How do you know if they are making a difference?
How are they revisited to ensure that they have the same impact that they once had before?
I was very fortunate to have the opportunity to be part of a team to establish a faculty all shiny and new. Not only was this a fresh beginning as a new faculty but I was also new to the school, thus not entirely compromised or pressured by previous practices, history or approaches.
I was adamant that we would not create a carbon copy, but base all our decisions on what is best for our kids and their learning. That might mean that some of our choices reflect that of other schools, but would not be because of other schools. I had only been working in the area of disability for a year prior so had again, not been influenced by traditional practices, approaches or expectations for how this new environment should run.
No limitations, no deficit model in sight!

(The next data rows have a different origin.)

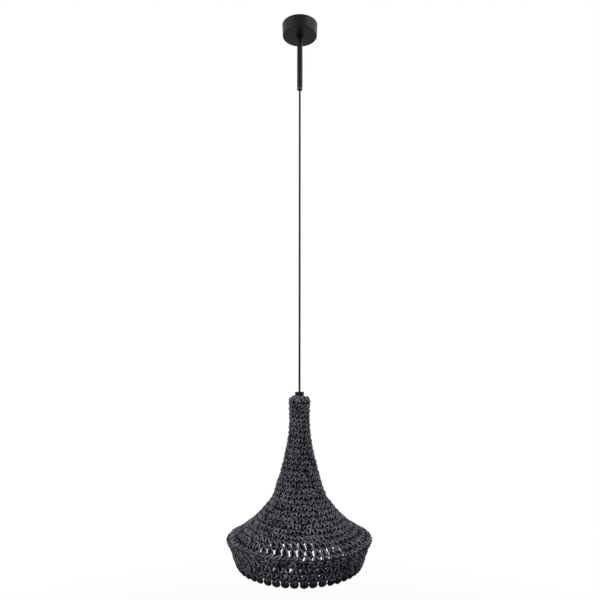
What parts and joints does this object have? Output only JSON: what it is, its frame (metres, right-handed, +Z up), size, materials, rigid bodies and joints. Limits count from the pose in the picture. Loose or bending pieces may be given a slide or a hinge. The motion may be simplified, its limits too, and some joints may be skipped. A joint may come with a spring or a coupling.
{
  "type": "pendant lamp",
  "caption": "Pendant lamp with a round canopy, slim stem, long cable and a trumpet-shaped shade crocheted from rope.",
  "frame": {"origin": "centre of the ceiling strap's top face, where the lamp meets the ceiling, on its axis", "axes": "+Z up to the ceiling, the lamp hanging down along -Z; -Y faces the viewer of the picture"},
  "size_m": [0.369, 0.3702, 1.4913],
  "materials": {
    "black_paint": "satin",
    "black_plastic": "matte",
    "cable_cloth": "matte",
    "rope": "matte",
    "frame_wire": "satin",
    "zinc_steel": "satin",
    "brass": "satin",
    "block_plastic": "satin",
    "wire_brown": "satin",
    "wire_blue": "satin",
    "wire_green": "satin",
    "opal_glass": "satin",
    "white_plastic": "satin"
  },
  "bodies": {
    "ceiling_mount": {"ceiling_strap": "zinc_steel", "hanger_yoke": "zinc_steel", "stem_nipple": "zinc_steel", "stem_nut": "zinc_steel", "stem_washer": "zinc_steel", "ceiling_cord_grip": "black_plastic", "terminal_block": "block_plastic", "live_wire": "wire_brown", "neutral_wire": "wire_blue", "earth_wire": "wire_green", "stem_tube": "black_paint", "stem_end_bush": "black_plastic", "cable_in_stem": "cable_cloth"},
    "canopy": {"canopy_cup": "black_paint", "canopy_collar": "black_paint", "collar_grub_screw": "zinc_steel"},
    "cable_top": {"cable_stem_bend": "cable_cloth"},
    "cable": {"hanging_cable": "cable_cloth"},
    "cable_end": {"cable_cap_bend": "cable_cloth"},
    "shade": {"cable_in_neck": "cable_cloth", "cable_cap": "black_paint", "cap_grub_screw": "zinc_steel", "inner_cord_grip": "black_plastic", "hanging_tube": "zinc_steel", "holder_sleeve": "black_paint", "sleeve_nut": "zinc_steel", "lampholder_body": "black_plastic", "lampholder_screw_shell": "brass", "lampholder_contact": "brass", "frame_neck_ring": "frame_wire", "frame_waist_ring": "frame_wire", "frame_lip_ring": "frame_wire", "frame_foot_ring": "frame_wire", "frame_rib_1": "frame_wire", "frame_rib_2": "frame_wire", "frame_rib_3": "frame_wire", "frame_rib_4": "frame_wire", "frame_strut_1": "frame_wire", "frame_strut_2": "frame_wire", "frame_strut_3": "frame_wire", "frame_strut_4": "frame_wire", "crochet_neck": "rope", "crochet_cone": "rope", "crochet_flare": "rope", "crochet_band": "rope", "crochet_edging": "rope"},
    "bulb": {"bulb_globe": "opal_glass", "bulb_collar": "white_plastic", "bulb_screw_base": "zinc_steel", "bulb_tip_contact": "brass"}
  },
  "joints": [
    {"name": "canopy_slide", "type": "slide", "parent": "ceiling_mount", "child": "canopy", "axis": [0, 0, -1], "range_m": [0, 0.15]},
    {"name": "swing_side", "type": "hinge", "parent": "ceiling_mount", "child": "cable_top", "pos_m": [0, 0, -0.2029], "axis": [0, 1, 0], "range_deg": [-40, 40]},
    {"name": "swing_fore", "type": "hinge", "parent": "cable_top", "child": "cable", "pos_m": [0, 0, -0.2329], "axis": [1, 0, 0], "range_deg": [-40, 40]},
    {"name": "shade_turn", "type": "hinge", "parent": "cable", "child": "cable_end", "pos_m": [0, 0, -1.0251], "axis": [0, 0, 1], "range_deg": [-180, 180]},
    {"name": "shade_tilt", "type": "hinge", "parent": "cable_end", "child": "shade", "pos_m": [0, 0, -1.0551], "axis": [1, 0, 0], "range_deg": [-20, 20]},
    {"name": "bulb_out", "type": "slide", "parent": "shade", "child": "bulb", "axis": [0, 0, -1], "range_m": [0, 0.021]}
  ]
}
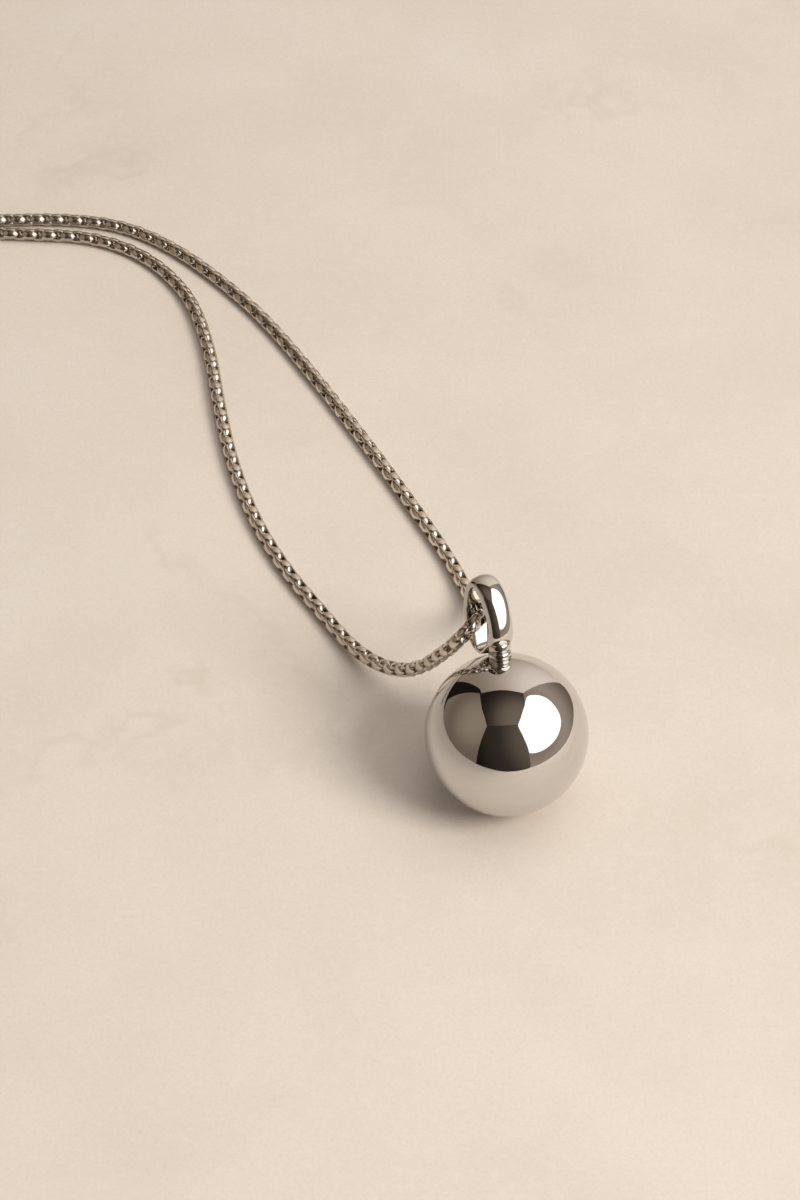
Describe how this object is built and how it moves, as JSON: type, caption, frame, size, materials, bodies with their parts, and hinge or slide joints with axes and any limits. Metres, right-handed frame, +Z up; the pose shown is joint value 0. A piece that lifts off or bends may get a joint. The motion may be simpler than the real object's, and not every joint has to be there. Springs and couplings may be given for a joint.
{
  "type": "pendant necklace",
  "caption": "Polished ball pendant on a swivel peg under a leaf-shaped bail, threaded on a rounded box chain that closes with a lobster clasp.",
  "frame": {"origin": "On the surface that the necklace lies on, under the middle of the pendant's box.", "axes": "+Z up, +X to the right and +Y away, as seen from the pendant's front. The pendant stands on its ball and leans back along +Y."},
  "size_m": [0.0962, 0.0998, 0.0228],
  "materials": {
    "polished_ball": "mirror polished, warm silver tone",
    "polished_bail": "mirror polished, warm silver tone",
    "polished_fitting": "polished, warm silver tone",
    "chain_metal": "bright polished links, warm silver tone",
    "clasp_metal": "polished cast metal, warm silver tone",
    "spring_steel": "plain drawn steel"
  },
  "bodies": {
    "chain": {"chain_front_strand": "chain_metal", "chain_rear_strand": "chain_metal", "chain_coil": "chain_metal", "chain_front_tail": "chain_metal", "chain_rear_tail": "chain_metal", "front_end_cap": "polished_fitting", "rear_end_cap": "polished_fitting"},
    "bail": {"bail_loop": "polished_bail", "collar_ring": "polished_fitting", "swivel_peg": "polished_fitting", "peg_washer": "polished_fitting"},
    "ball": {"ball_upper_shell": "polished_ball", "ball_lower_shell": "polished_ball", "peg_bush": "polished_fitting"},
    "end_ring_body": {"end_ring": "polished_fitting"},
    "jump_ring_body": {"clasp_jump_ring": "polished_fitting"},
    "clasp": {"clasp_body": "clasp_metal", "clasp_rivet": "spring_steel", "clasp_spring": "spring_steel"},
    "lever": {"clasp_lever": "clasp_metal"}
  },
  "joints": [
    {"name": "pendant_swing", "type": "hinge", "parent": "chain", "child": "bail", "pos_m": [-0.0025, 0.0071, 0.019], "axis": [-0.5935, -0.7636, -0.2542], "range_deg": [0, 25]},
    {"name": "ball_swivel", "type": "hinge", "parent": "bail", "child": "ball", "pos_m": [-0.00081, 0.00386, 0.01685], "axis": [-0.0849, 0.4695, 0.8788], "continuous": true},
    {"name": "end_ring_swing", "type": "hinge", "parent": "chain", "child": "end_ring_body", "pos_m": [-0.0855, 0.06225, 0.00105], "axis": [-1, 0, 0], "range_deg": [0, 100]},
    {"name": "clasp_ring_swing", "type": "hinge", "parent": "chain", "child": "jump_ring_body", "pos_m": [-0.069, 0.06175, 0.00105], "axis": [0, 0, 1], "range_deg": [-60, 60]},
    {"name": "clasp_swing", "type": "hinge", "parent": "jump_ring_body", "child": "clasp", "pos_m": [-0.069, 0.05915, 0.00105], "axis": [0, 0, 1], "range_deg": [-60, 60]},
    {"name": "clasp_lever_pivot", "type": "hinge", "parent": "clasp", "child": "lever", "pos_m": [-0.06785, 0.05615, 0.001], "axis": [0, 0, -1], "range_deg": [0, 25], "stiffness_Nm_per_rad": 0.0002, "springref_deg": -17.19}
  ]
}
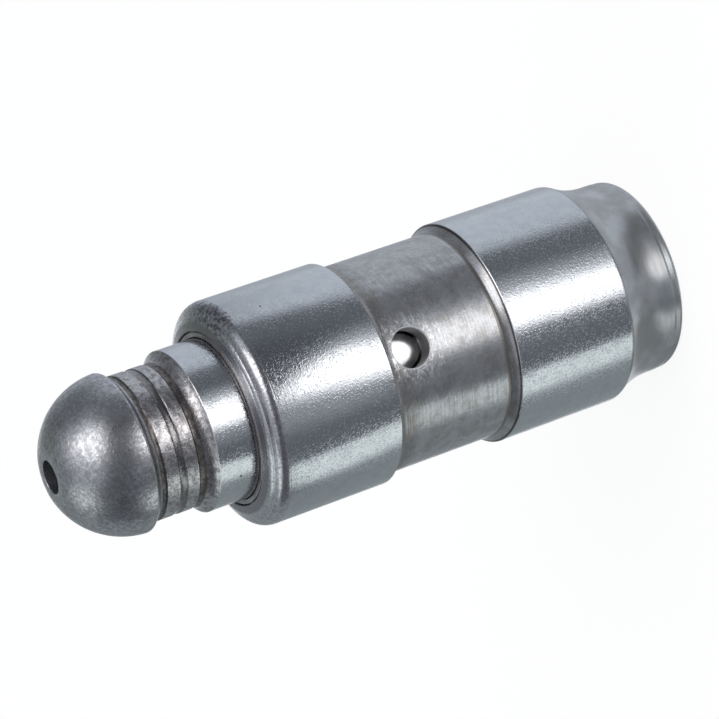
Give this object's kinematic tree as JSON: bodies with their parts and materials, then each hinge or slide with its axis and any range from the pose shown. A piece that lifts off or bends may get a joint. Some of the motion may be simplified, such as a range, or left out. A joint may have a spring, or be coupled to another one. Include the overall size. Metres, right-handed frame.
{
  "type": "hydraulic valve lifter",
  "caption": "Ball-ended hydraulic lash adjuster: ground cylindrical body with an oil groove and feed hole, rolled lip, sprung hollow plunger with a necked ball head.",
  "frame": {"origin": "centre of the housing's flat tail end", "axes": "+Z along the lifter's axis, from the tail towards the ball; the feed hole faces -Y"},
  "size_m": [0.012, 0.012, 0.0347],
  "materials": {
    "ground_steel": "ground lands, fine-turned oil groove, grey heat-treated tail",
    "ring_steel": "bright drawn steel",
    "tumbled_steel": "ground stem, brown-grey heat-treated neck, tumbled satin ball",
    "lapped_steel": "lapped",
    "bearing_steel": "polished bearing ball",
    "pressed_steel": "pressed from sheet",
    "spring_steel": "oil-tempered wire"
  },
  "bodies": {
    "housing": {"housing": "ground_steel", "retaining_ring": "ring_steel", "return_spring": "spring_steel"},
    "lower_plunger": {"lower_plunger": "lapped_steel", "ball_retainer": "pressed_steel", "check_spring": "spring_steel"},
    "ball_plunger": {"ball_plunger": "tumbled_steel"},
    "check_ball": {"check_ball": "bearing_steel"}
  },
  "joints": [
    {"name": "plunger_slide", "type": "slide", "parent": "housing", "child": "lower_plunger", "axis": [0, 0, 1], "range_m": [-0.003, 0], "stiffness_N_per_m": 1500, "springref_m": 0.0015, "deforming": ["return_spring"]},
    {"name": "ball_plunger_turn", "type": "hinge", "parent": "lower_plunger", "child": "ball_plunger", "pos_m": [0, 0, 0.01272], "axis": [0, 0, 1], "continuous": true},
    {"name": "check_ball_lift", "type": "slide", "parent": "lower_plunger", "child": "check_ball", "axis": [0, 0, 1], "range_m": [-0.00025, 0], "stiffness_N_per_m": 60, "springref_m": 0.0004, "deforming": ["check_spring"]}
  ]
}
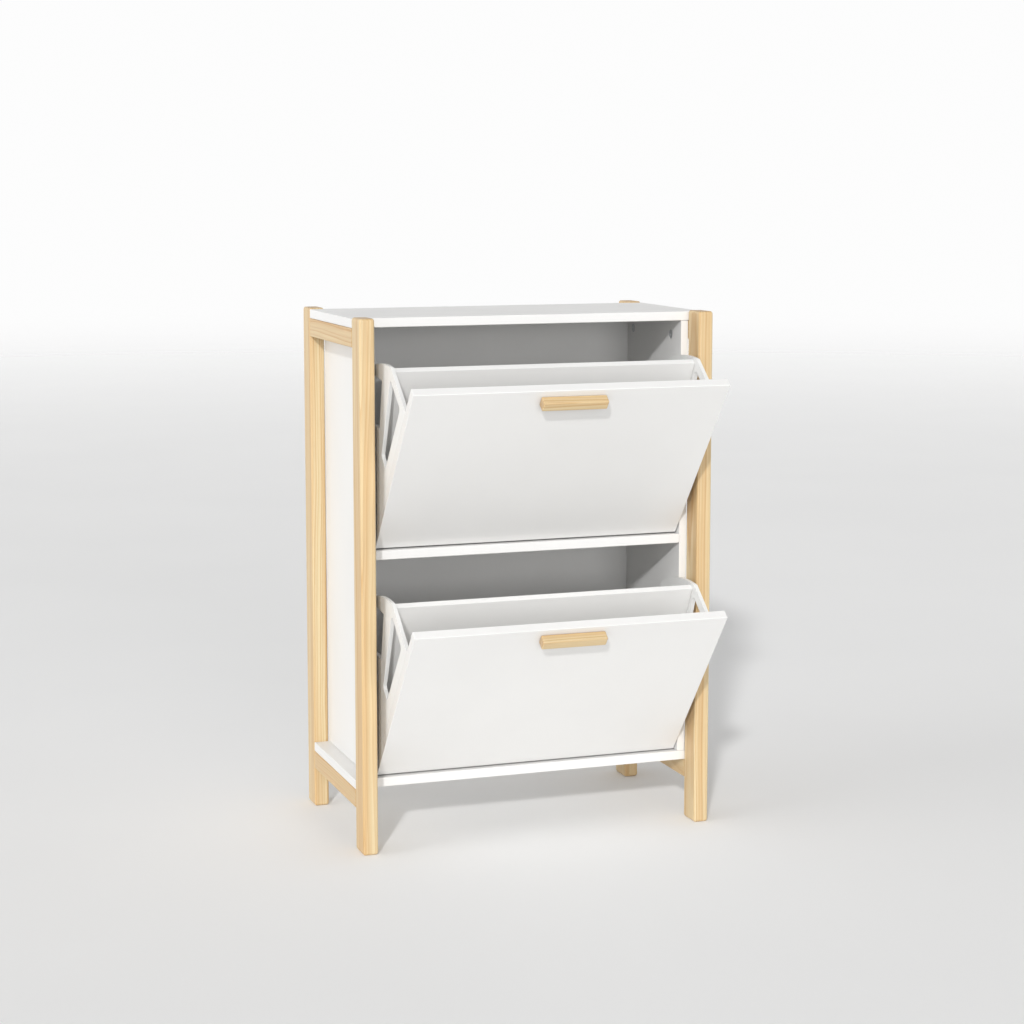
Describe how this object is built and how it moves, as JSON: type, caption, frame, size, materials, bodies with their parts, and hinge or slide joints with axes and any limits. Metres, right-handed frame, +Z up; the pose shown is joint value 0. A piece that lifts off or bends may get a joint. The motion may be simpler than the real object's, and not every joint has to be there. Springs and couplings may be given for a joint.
{
  "type": "shoe cabinet",
  "caption": "Shoe cabinet with two tilting drawers, white boards held between pine side frames, both drawers tilted open.",
  "frame": {"origin": "on the floor, under the middle of the box around the cabinet with both drawers open", "axes": "+X to the cabinet's right as seen from its front, +Y towards its back, +Z up"},
  "size_m": [0.595, 0.5096, 0.85],
  "materials": {
    "pine": "clear matt lacquer over straight-grained pine",
    "white_board": "satin white foil over particle board",
    "white_plastic": "fine-grained moulded plastic",
    "zinc": "satin zinc plating"
  },
  "bodies": {
    "cabinet": {"post_front_left": "pine", "post_front_right": "pine", "post_rear_left": "pine", "post_rear_right": "pine", "rail_top_left": "pine", "rail_top_right": "pine", "rail_bottom_left": "pine", "rail_bottom_right": "pine", "top_board": "white_board", "bottom_board": "white_board", "middle_shelf": "white_board", "back_panel": "white_board", "side_panel_left": "white_board", "side_panel_right": "white_board", "cam_top_front_left": "zinc", "cam_top_front_right": "zinc", "cam_top_rear_left": "zinc", "cam_top_rear_right": "zinc", "cam_bottom_front_left": "zinc", "cam_bottom_front_right": "zinc", "cam_bottom_rear_left": "zinc", "cam_bottom_rear_right": "zinc", "pivot_bush_upper_left": "white_plastic", "stop_peg_upper_left": "zinc", "pivot_bush_upper_right": "white_plastic", "stop_peg_upper_right": "zinc", "pivot_bush_lower_left": "white_plastic", "stop_peg_lower_left": "zinc", "pivot_bush_lower_right": "white_plastic", "stop_peg_lower_right": "zinc"},
    "upper_drawer": {"upper_front": "white_board", "upper_handle": "pine", "upper_divider": "white_board", "upper_tray_floor": "white_board", "upper_rear_board": "white_board", "upper_cheek_left": "white_plastic", "upper_pivot_pin_left": "zinc", "upper_handle_screw_left": "zinc", "upper_cheek_right": "white_plastic", "upper_pivot_pin_right": "zinc", "upper_handle_screw_right": "zinc"},
    "lower_drawer": {"lower_front": "white_board", "lower_handle": "pine", "lower_divider": "white_board", "lower_tray_floor": "white_board", "lower_rear_board": "white_board", "lower_cheek_left": "white_plastic", "lower_pivot_pin_left": "zinc", "lower_handle_screw_left": "zinc", "lower_cheek_right": "white_plastic", "lower_pivot_pin_right": "zinc", "lower_handle_screw_right": "zinc"}
  },
  "joints": [
    {"name": "upper_drawer_tilt", "type": "hinge", "parent": "cabinet", "child": "upper_drawer", "pos_m": [0, -0.03019, 0.5035], "axis": [1, 0, 0], "range_deg": [-38.8, 0]},
    {"name": "lower_drawer_tilt", "type": "hinge", "parent": "cabinet", "child": "lower_drawer", "pos_m": [0, -0.03019, 0.1355], "axis": [1, 0, 0], "range_deg": [-38.8, 0]}
  ]
}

Working with students with disabilities comes with many assumptions. Misconceptions about students “abilities” to be problem solvers or to manage technology. Attitudes towards “wasting” time, effort and money on students with little to contribute to the community and ignorance to the expertise and skills required to support these young people to access opportunities despite their personal challenges and the limitations from these external forces.
If you enter our learning spaces you will quickly see that our students are negotiating their learning, problem solving and manipulating a wide range of technology to enhance their development. Our space is innovative, not because we have 1:1 iPads, interactive whiteboards and laptops, but because we approach learning as a constantly evolving practice, always trying to find ways to improve both the teaching and the learning.
I develop innovative practices, by constant reflection and asking these questions:
- Is it authentic?
- Is it student driven?
- Is it improving student understanding and skills?
- How can we do it better or replace it with something better?
I think these questions are valid for all learning practices and environments, do you?
What other questions would support the development of innovative teaching and learning?